• RECORDED INFORMATION
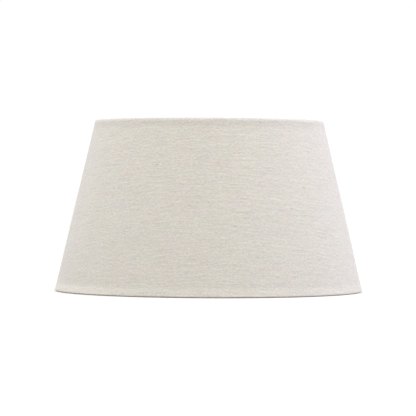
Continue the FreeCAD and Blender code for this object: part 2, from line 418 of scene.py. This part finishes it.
def round_cutter():
    """A rod along each wire, through the hem on the inner side of the top roll."""
    points = []
    for x in (RING_CENTRE.real - 3 * ROLL, RING_CENTRE.real - SLIT_FROM_RING):
        for angle in TURN * np.arange(SLIT_SIDES) / SLIT_SIDES:
            y, z = SLIT_RADIUS * math.cos(angle), SLIT_RADIUS * math.sin(angle)
            points.append((x, y, RING_CENTRE.imag + z))
    return turned_copies("round_cutter", [(points, ring_faces(2, SLIT_SIDES))])


def snip_cutter():
    """A wedge from each round hole to the hem's raw edge, in front of the backing only."""
    outer_face = ROLL - LINEN - LAYER_GAP - BACKING / 2
    stations = [(0.0, SLIT_TOP_WIDTH / 2), (-HEM_REACH - SLIT_PAST_EDGE, SLIT_EDGE_WIDTH / 2)]
    points = []
    for along, half_width in stations:
        for depth in (outer_face, outer_face - 5 * ROLL):
            place = TOP_CENTRE + UP * along + OUT * depth
            points.append((place.real, half_width, place.imag))
            points.append((place.real, -half_width, place.imag))
    faces = [(0, 2, 3, 1), (4, 5, 7, 6), (0, 1, 5, 4), (2, 6, 7, 3), (0, 4, 6, 2), (1, 3, 7, 5)]
    return turned_copies("snip_cutter", [(points, faces)])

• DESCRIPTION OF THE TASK
Starting at the first line of the material above, reproduce each line exactly up to and including the line with "[(points, ring_faces(2, SLIT_SIDES))])".

• TASK RESULT
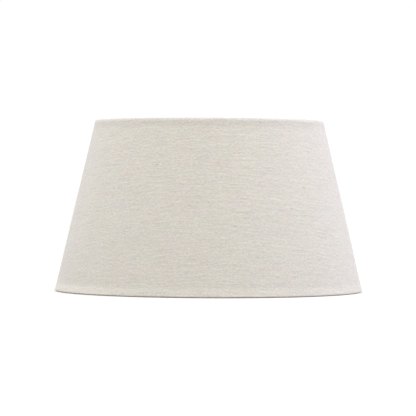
Continue the FreeCAD and Blender code for this object: part 2, from line 418 of scene.py. This part finishes it.
def round_cutter():
    """A rod along each wire, through the hem on the inner side of the top roll."""
    points = []
    for x in (RING_CENTRE.real - 3 * ROLL, RING_CENTRE.real - SLIT_FROM_RING):
        for angle in TURN * np.arange(SLIT_SIDES) / SLIT_SIDES:
            y, z = SLIT_RADIUS * math.cos(angle), SLIT_RADIUS * math.sin(angle)
            points.append((x, y, RING_CENTRE.imag + z))
    return turned_copies("round_cutter", [(points, ring_faces(2, SLIT_SIDES))])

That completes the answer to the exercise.